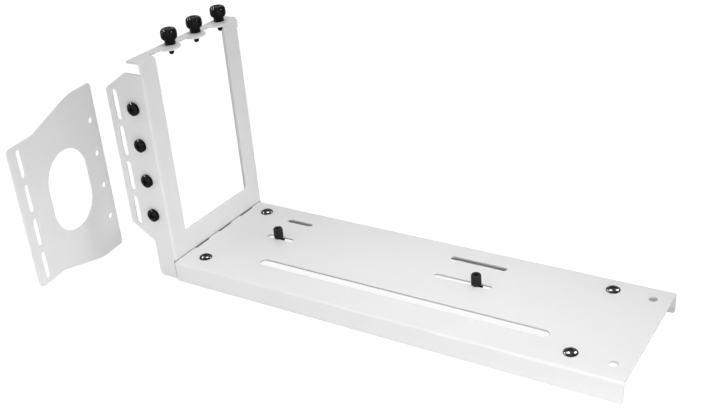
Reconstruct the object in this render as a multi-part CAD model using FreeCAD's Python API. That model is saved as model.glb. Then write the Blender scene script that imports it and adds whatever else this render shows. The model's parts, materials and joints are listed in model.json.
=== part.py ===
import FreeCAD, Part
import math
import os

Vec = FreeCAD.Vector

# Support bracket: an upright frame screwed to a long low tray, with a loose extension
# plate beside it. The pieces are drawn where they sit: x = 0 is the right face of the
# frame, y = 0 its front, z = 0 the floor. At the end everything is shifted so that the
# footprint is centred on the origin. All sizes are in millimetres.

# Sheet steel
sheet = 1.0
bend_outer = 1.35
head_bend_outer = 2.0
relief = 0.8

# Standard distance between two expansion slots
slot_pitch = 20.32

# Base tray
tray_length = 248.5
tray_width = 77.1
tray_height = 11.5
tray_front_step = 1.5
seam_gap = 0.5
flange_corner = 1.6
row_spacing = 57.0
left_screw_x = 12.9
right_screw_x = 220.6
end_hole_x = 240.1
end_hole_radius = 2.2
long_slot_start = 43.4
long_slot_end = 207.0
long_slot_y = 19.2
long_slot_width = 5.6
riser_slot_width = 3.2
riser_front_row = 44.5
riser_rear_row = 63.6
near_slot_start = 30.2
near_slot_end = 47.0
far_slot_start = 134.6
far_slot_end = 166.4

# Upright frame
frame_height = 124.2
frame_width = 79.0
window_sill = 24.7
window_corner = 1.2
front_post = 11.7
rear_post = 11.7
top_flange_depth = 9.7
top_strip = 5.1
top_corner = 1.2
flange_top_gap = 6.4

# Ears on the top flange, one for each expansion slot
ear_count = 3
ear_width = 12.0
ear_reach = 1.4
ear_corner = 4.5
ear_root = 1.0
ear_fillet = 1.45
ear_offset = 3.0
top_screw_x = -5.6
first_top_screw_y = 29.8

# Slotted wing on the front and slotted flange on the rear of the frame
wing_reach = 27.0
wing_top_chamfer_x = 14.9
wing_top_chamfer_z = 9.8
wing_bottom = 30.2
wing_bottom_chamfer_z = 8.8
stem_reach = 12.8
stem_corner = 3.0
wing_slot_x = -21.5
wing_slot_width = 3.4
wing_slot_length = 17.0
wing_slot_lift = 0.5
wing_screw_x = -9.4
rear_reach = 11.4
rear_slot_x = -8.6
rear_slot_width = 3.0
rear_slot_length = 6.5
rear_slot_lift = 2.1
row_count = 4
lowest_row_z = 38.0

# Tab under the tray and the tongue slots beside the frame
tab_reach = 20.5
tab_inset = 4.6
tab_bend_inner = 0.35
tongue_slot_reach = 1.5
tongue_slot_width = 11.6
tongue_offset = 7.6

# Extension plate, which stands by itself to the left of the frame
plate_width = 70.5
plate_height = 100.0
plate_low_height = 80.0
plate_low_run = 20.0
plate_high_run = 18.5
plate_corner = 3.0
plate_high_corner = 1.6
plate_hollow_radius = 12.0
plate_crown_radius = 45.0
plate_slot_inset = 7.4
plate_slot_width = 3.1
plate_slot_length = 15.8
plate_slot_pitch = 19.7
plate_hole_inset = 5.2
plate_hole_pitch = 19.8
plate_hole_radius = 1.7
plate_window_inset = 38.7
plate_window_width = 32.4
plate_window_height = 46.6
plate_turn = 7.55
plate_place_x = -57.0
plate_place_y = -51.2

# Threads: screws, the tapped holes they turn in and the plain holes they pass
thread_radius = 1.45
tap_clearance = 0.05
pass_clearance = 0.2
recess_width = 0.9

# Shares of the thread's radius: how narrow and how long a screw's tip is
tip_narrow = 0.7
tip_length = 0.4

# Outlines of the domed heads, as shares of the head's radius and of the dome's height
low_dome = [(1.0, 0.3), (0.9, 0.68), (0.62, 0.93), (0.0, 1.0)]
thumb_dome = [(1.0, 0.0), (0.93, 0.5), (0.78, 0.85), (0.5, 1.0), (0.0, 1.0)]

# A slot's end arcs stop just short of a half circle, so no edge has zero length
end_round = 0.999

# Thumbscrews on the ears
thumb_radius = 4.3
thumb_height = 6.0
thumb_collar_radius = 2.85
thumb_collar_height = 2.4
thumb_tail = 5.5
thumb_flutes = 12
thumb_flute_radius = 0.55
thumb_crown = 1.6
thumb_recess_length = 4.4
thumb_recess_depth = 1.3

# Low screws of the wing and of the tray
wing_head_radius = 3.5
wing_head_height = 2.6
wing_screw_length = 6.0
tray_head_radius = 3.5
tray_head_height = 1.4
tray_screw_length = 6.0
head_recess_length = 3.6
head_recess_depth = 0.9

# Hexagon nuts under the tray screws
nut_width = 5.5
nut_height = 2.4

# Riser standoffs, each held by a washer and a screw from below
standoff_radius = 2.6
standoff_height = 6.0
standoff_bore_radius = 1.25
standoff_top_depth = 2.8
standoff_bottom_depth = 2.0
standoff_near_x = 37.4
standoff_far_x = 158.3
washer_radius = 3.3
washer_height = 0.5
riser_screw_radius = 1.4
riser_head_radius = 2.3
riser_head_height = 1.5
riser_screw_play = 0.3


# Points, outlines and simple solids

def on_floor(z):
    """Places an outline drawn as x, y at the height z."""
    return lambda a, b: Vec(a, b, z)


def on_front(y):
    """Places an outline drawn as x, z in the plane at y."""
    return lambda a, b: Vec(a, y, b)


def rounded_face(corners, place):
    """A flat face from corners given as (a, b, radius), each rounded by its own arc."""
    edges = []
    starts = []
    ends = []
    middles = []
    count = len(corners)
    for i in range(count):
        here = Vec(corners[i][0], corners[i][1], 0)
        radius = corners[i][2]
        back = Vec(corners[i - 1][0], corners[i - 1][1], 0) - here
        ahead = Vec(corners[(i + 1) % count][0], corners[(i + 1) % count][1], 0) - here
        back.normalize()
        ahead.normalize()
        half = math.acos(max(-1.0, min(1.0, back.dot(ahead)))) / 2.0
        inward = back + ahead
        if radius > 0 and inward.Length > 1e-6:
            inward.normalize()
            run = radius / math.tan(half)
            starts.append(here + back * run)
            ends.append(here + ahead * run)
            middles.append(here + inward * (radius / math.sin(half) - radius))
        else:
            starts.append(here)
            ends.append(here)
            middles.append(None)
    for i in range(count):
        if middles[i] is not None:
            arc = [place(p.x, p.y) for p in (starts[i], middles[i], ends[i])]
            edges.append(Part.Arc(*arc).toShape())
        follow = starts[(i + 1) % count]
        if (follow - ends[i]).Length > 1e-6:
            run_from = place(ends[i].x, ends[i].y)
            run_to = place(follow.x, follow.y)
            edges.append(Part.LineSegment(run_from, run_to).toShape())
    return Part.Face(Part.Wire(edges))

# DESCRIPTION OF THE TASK
Exactly as written, please reproduce the lines from the first line of the data to the line containing "slot_pitch = 20.32", inclusive, and nothing else.

# TASK SOLUTION
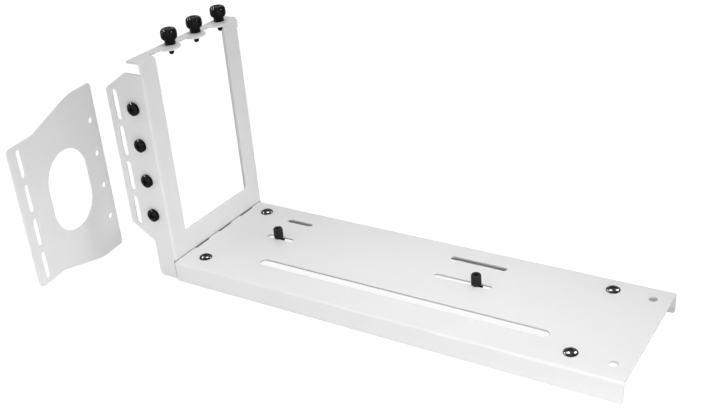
Reconstruct the object in this render as a multi-part CAD model using FreeCAD's Python API. That model is saved as model.glb. Then write the Blender scene script that imports it and adds whatever else this render shows. The model's parts, materials and joints are listed in model.json.
=== part.py ===
import FreeCAD, Part
import math
import os

Vec = FreeCAD.Vector

# Support bracket: an upright frame screwed to a long low tray, with a loose extension
# plate beside it. The pieces are drawn where they sit: x = 0 is the right face of the
# frame, y = 0 its front, z = 0 the floor. At the end everything is shifted so that the
# footprint is centred on the origin. All sizes are in millimetres.

# Sheet steel
sheet = 1.0
bend_outer = 1.35
head_bend_outer = 2.0
relief = 0.8

# Standard distance between two expansion slots
slot_pitch = 20.32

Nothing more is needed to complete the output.